The request:
Give all of the lines again, with nothing added or dropped.

Given material:
%%

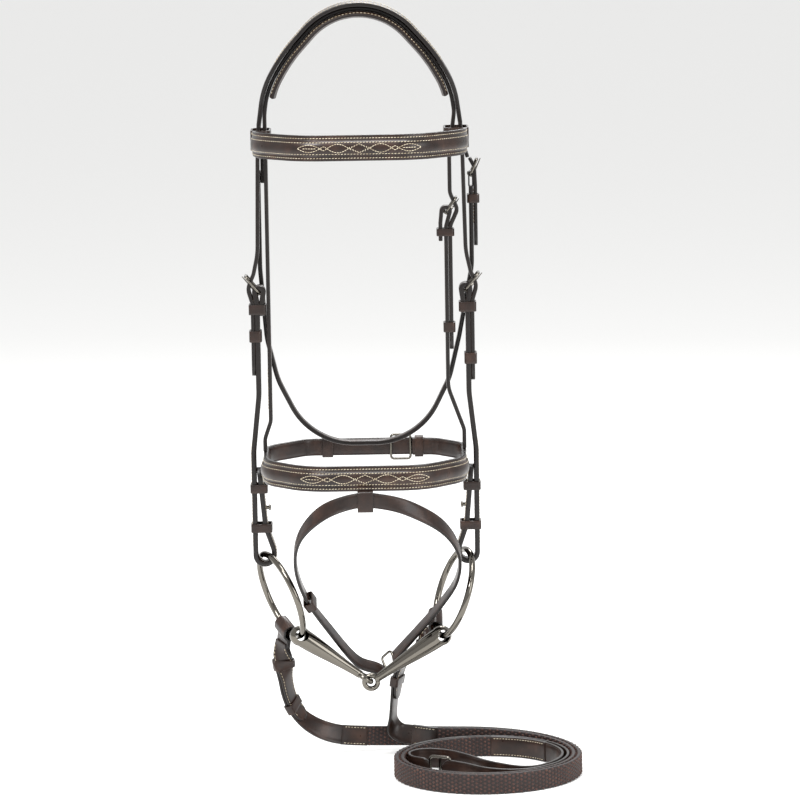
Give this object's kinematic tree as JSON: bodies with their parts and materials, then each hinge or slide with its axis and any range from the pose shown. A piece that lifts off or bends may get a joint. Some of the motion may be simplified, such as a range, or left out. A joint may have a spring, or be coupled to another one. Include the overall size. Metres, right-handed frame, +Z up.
{
  "type": "snaffle bridle",
  "caption": "Hanging English snaffle bridle with raised browband, flash noseband, loose-ring jointed bit, hook-stud cheekpieces and coiled rubber-grip reins.",
  "frame": {"origin": "poll seat: underside of the headpiece pad at the middle of the crown, where a bracket or the horse's poll carries it", "axes": "+Z up, +X to the horse's near (left) side, -Y the way the horse faces"},
  "size_m": [0.2664, 0.1788, 0.6183],
  "materials": {
    "bridle_leather": "satin, waxed havana",
    "lining_leather": "soft padded lining",
    "stainless": "polished",
    "rein_rubber": "pimpled"
  },
  "bodies": {
    "bridle": {"browband": "bridle_leather", "chin_buckle": "stainless", "chin_keeper": "bridle_leather", "flash_loop": "bridle_leather", "headpiece_pad": "lining_leather", "headpiece_strap": "bridle_leather", "near_browband_loop": "bridle_leather", "near_cheek_buckle": "stainless", "near_cheek_keepers": "bridle_leather", "near_cheekpiece": "bridle_leather", "near_chin_strap": "bridle_leather", "near_hanger": "bridle_leather", "near_hook_stud": "stainless", "near_rein_lead": "bridle_leather", "near_rein_loop": "bridle_leather", "noseband": "bridle_leather", "off_browband_loop": "bridle_leather", "off_cheek_buckle": "stainless", "off_cheek_keepers": "bridle_leather", "off_cheekpiece": "bridle_leather", "off_chin_strap": "bridle_leather", "off_hanger_tab": "bridle_leather", "off_hook_stud": "stainless", "off_rein_lead": "bridle_leather", "off_rein_loop": "bridle_leather", "rein_buckle": "stainless", "rein_coil": "rein_rubber", "sliphead": "bridle_leather", "sliphead_buckle": "stainless", "sliphead_keeper": "bridle_leather"},
    "off_ring": {"off_ring": "stainless"},
    "near_ring": {"near_ring": "stainless"},
    "off_cannon": {"off_cannon": "stainless"},
    "near_cannon": {"near_cannon": "stainless"},
    "throatlash": {"throatlash_strap": "bridle_leather", "near_throatlash_buckle": "stainless", "near_throatlash_tail": "bridle_leather", "near_throatlash_keeper": "bridle_leather"},
    "flash": {"flash_strap": "bridle_leather", "flash_buckle": "stainless", "flash_keeper": "bridle_leather"},
    "off_cheek_tongue": {"off_cheek_tongue": "stainless"},
    "near_cheek_tongue": {"near_cheek_tongue": "stainless"},
    "sliphead_tongue": {"sliphead_tongue": "stainless"},
    "near_throatlash_tongue": {"near_throatlash_tongue": "stainless"},
    "chin_tongue": {"chin_tongue": "stainless"},
    "off_cheek_runner": {"off_cheek_runner": "bridle_leather"},
    "near_cheek_runner": {"near_cheek_runner": "bridle_leather"},
    "sliphead_runner": {"sliphead_runner": "bridle_leather"},
    "chin_runner": {"chin_runner": "bridle_leather"}
  },
  "joints": [
    {"name": "off_ring_turn", "type": "hinge", "parent": "bridle", "child": "off_ring", "pos_m": [-0.0695, 0, -0.463], "axis": [0.8738, 0.3709, 0.3146], "continuous": true},
    {"name": "near_ring_turn", "type": "hinge", "parent": "bridle", "child": "near_ring", "pos_m": [0.0695, 0, -0.463], "axis": [0.9123, 0.2445, -0.3285], "continuous": true},
    {"name": "off_cannon_swing", "type": "hinge", "parent": "bridle", "child": "off_cannon", "pos_m": [0.00217, -0.0071, -0.49597], "axis": [0.9999, -0.0027, -0.0137], "range_deg": [-10, 10]},
    {"name": "near_cannon_swing", "type": "hinge", "parent": "bridle", "child": "near_cannon", "pos_m": [0.00217, -0.0071, -0.49597], "axis": [0.9999, -0.0027, -0.0137], "range_deg": [-10, 10]},
    {"name": "throatlash_swing", "type": "hinge", "parent": "bridle", "child": "throatlash", "pos_m": [0, 0.017, -0.126], "axis": [1, 0, 0], "range_deg": [0, 20]},
    {"name": "flash_swing", "type": "hinge", "parent": "bridle", "child": "flash", "pos_m": [0, -0.084, -0.373], "axis": [1, 0, 0], "range_deg": [0, 10]},
    {"name": "near_cheek_tongue_open", "type": "hinge", "parent": "bridle", "child": "near_cheek_tongue", "pos_m": [0.0824, 0, -0.2164], "axis": [0, 1, 0], "range_deg": [0, 40]},
    {"name": "off_cheek_tongue_open", "type": "hinge", "parent": "bridle", "child": "off_cheek_tongue", "pos_m": [-0.0824, 0, -0.2164], "axis": [0, -1, 0], "range_deg": [0, 40]},
    {"name": "sliphead_tongue_open", "type": "hinge", "parent": "bridle", "child": "sliphead_tongue", "pos_m": [0.068, 0, -0.1542], "axis": [0, 1, 0], "range_deg": [0, 5]},
    {"name": "near_throatlash_tongue_open", "type": "hinge", "parent": "throatlash", "child": "near_throatlash_tongue", "pos_m": [0.088, 0.017, -0.126], "axis": [0, 1, 0], "range_deg": [0, 40]},
    {"name": "chin_tongue_open", "type": "hinge", "parent": "bridle", "child": "chin_tongue", "pos_m": [0.037, 0.08, -0.355], "axis": [0, 0, 1], "range_deg": [-60, 0]},
    {"name": "off_cheek_runner_slide", "type": "slide", "parent": "bridle", "child": "off_cheek_runner", "axis": [0, 0, 1], "range_m": [-0.008, 0.006]},
    {"name": "near_cheek_runner_slide", "type": "slide", "parent": "bridle", "child": "near_cheek_runner", "axis": [0, 0, 1], "range_m": [-0.008, 0.008]},
    {"name": "sliphead_runner_slide", "type": "slide", "parent": "bridle", "child": "sliphead_runner", "axis": [0, 0, 1], "range_m": [-0.008, 0.008]},
    {"name": "chin_runner_slide", "type": "slide", "parent": "bridle", "child": "chin_runner", "axis": [1, 0, 0], "range_m": [-0.005, 0.008]}
  ],
  "couplings": [
    {"joint": "near_cannon_swing", "follows": "off_cannon_swing", "ratio": 1}
  ]
}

%%

Finished exercise:
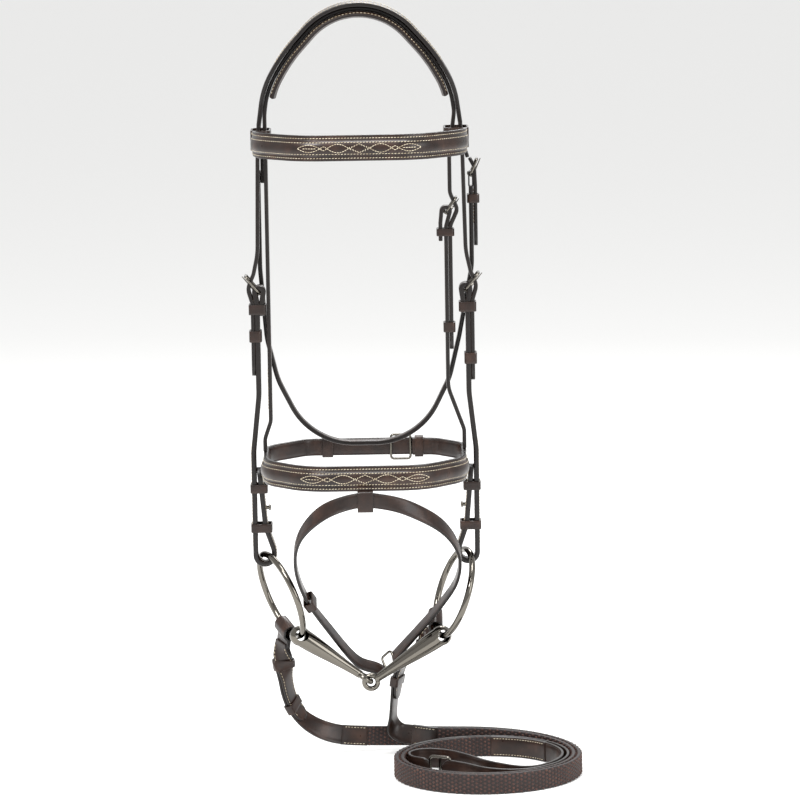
Give this object's kinematic tree as JSON: bodies with their parts and materials, then each hinge or slide with its axis and any range from the pose shown. A piece that lifts off or bends may get a joint. Some of the motion may be simplified, such as a range, or left out. A joint may have a spring, or be coupled to another one. Include the overall size. Metres, right-handed frame, +Z up.
{
  "type": "snaffle bridle",
  "caption": "Hanging English snaffle bridle with raised browband, flash noseband, loose-ring jointed bit, hook-stud cheekpieces and coiled rubber-grip reins.",
  "frame": {"origin": "poll seat: underside of the headpiece pad at the middle of the crown, where a bracket or the horse's poll carries it", "axes": "+Z up, +X to the horse's near (left) side, -Y the way the horse faces"},
  "size_m": [0.2664, 0.1788, 0.6183],
  "materials": {
    "bridle_leather": "satin, waxed havana",
    "lining_leather": "soft padded lining",
    "stainless": "polished",
    "rein_rubber": "pimpled"
  },
  "bodies": {
    "bridle": {"browband": "bridle_leather", "chin_buckle": "stainless", "chin_keeper": "bridle_leather", "flash_loop": "bridle_leather", "headpiece_pad": "lining_leather", "headpiece_strap": "bridle_leather", "near_browband_loop": "bridle_leather", "near_cheek_buckle": "stainless", "near_cheek_keepers": "bridle_leather", "near_cheekpiece": "bridle_leather", "near_chin_strap": "bridle_leather", "near_hanger": "bridle_leather", "near_hook_stud": "stainless", "near_rein_lead": "bridle_leather", "near_rein_loop": "bridle_leather", "noseband": "bridle_leather", "off_browband_loop": "bridle_leather", "off_cheek_buckle": "stainless", "off_cheek_keepers": "bridle_leather", "off_cheekpiece": "bridle_leather", "off_chin_strap": "bridle_leather", "off_hanger_tab": "bridle_leather", "off_hook_stud": "stainless", "off_rein_lead": "bridle_leather", "off_rein_loop": "bridle_leather", "rein_buckle": "stainless", "rein_coil": "rein_rubber", "sliphead": "bridle_leather", "sliphead_buckle": "stainless", "sliphead_keeper": "bridle_leather"},
    "off_ring": {"off_ring": "stainless"},
    "near_ring": {"near_ring": "stainless"},
    "off_cannon": {"off_cannon": "stainless"},
    "near_cannon": {"near_cannon": "stainless"},
    "throatlash": {"throatlash_strap": "bridle_leather", "near_throatlash_buckle": "stainless", "near_throatlash_tail": "bridle_leather", "near_throatlash_keeper": "bridle_leather"},
    "flash": {"flash_strap": "bridle_leather", "flash_buckle": "stainless", "flash_keeper": "bridle_leather"},
    "off_cheek_tongue": {"off_cheek_tongue": "stainless"},
    "near_cheek_tongue": {"near_cheek_tongue": "stainless"},
    "sliphead_tongue": {"sliphead_tongue": "stainless"},
    "near_throatlash_tongue": {"near_throatlash_tongue": "stainless"},
    "chin_tongue": {"chin_tongue": "stainless"},
    "off_cheek_runner": {"off_cheek_runner": "bridle_leather"},
    "near_cheek_runner": {"near_cheek_runner": "bridle_leather"},
    "sliphead_runner": {"sliphead_runner": "bridle_leather"},
    "chin_runner": {"chin_runner": "bridle_leather"}
  },
  "joints": [
    {"name": "off_ring_turn", "type": "hinge", "parent": "bridle", "child": "off_ring", "pos_m": [-0.0695, 0, -0.463], "axis": [0.8738, 0.3709, 0.3146], "continuous": true},
    {"name": "near_ring_turn", "type": "hinge", "parent": "bridle", "child": "near_ring", "pos_m": [0.0695, 0, -0.463], "axis": [0.9123, 0.2445, -0.3285], "continuous": true},
    {"name": "off_cannon_swing", "type": "hinge", "parent": "bridle", "child": "off_cannon", "pos_m": [0.00217, -0.0071, -0.49597], "axis": [0.9999, -0.0027, -0.0137], "range_deg": [-10, 10]},
    {"name": "near_cannon_swing", "type": "hinge", "parent": "bridle", "child": "near_cannon", "pos_m": [0.00217, -0.0071, -0.49597], "axis": [0.9999, -0.0027, -0.0137], "range_deg": [-10, 10]},
    {"name": "throatlash_swing", "type": "hinge", "parent": "bridle", "child": "throatlash", "pos_m": [0, 0.017, -0.126], "axis": [1, 0, 0], "range_deg": [0, 20]},
    {"name": "flash_swing", "type": "hinge", "parent": "bridle", "child": "flash", "pos_m": [0, -0.084, -0.373], "axis": [1, 0, 0], "range_deg": [0, 10]},
    {"name": "near_cheek_tongue_open", "type": "hinge", "parent": "bridle", "child": "near_cheek_tongue", "pos_m": [0.0824, 0, -0.2164], "axis": [0, 1, 0], "range_deg": [0, 40]},
    {"name": "off_cheek_tongue_open", "type": "hinge", "parent": "bridle", "child": "off_cheek_tongue", "pos_m": [-0.0824, 0, -0.2164], "axis": [0, -1, 0], "range_deg": [0, 40]},
    {"name": "sliphead_tongue_open", "type": "hinge", "parent": "bridle", "child": "sliphead_tongue", "pos_m": [0.068, 0, -0.1542], "axis": [0, 1, 0], "range_deg": [0, 5]},
    {"name": "near_throatlash_tongue_open", "type": "hinge", "parent": "throatlash", "child": "near_throatlash_tongue", "pos_m": [0.088, 0.017, -0.126], "axis": [0, 1, 0], "range_deg": [0, 40]},
    {"name": "chin_tongue_open", "type": "hinge", "parent": "bridle", "child": "chin_tongue", "pos_m": [0.037, 0.08, -0.355], "axis": [0, 0, 1], "range_deg": [-60, 0]},
    {"name": "off_cheek_runner_slide", "type": "slide", "parent": "bridle", "child": "off_cheek_runner", "axis": [0, 0, 1], "range_m": [-0.008, 0.006]},
    {"name": "near_cheek_runner_slide", "type": "slide", "parent": "bridle", "child": "near_cheek_runner", "axis": [0, 0, 1], "range_m": [-0.008, 0.008]},
    {"name": "sliphead_runner_slide", "type": "slide", "parent": "bridle", "child": "sliphead_runner", "axis": [0, 0, 1], "range_m": [-0.008, 0.008]},
    {"name": "chin_runner_slide", "type": "slide", "parent": "bridle", "child": "chin_runner", "axis": [1, 0, 0], "range_m": [-0.005, 0.008]}
  ],
  "couplings": [
    {"joint": "near_cannon_swing", "follows": "off_cannon_swing", "ratio": 1}
  ]
}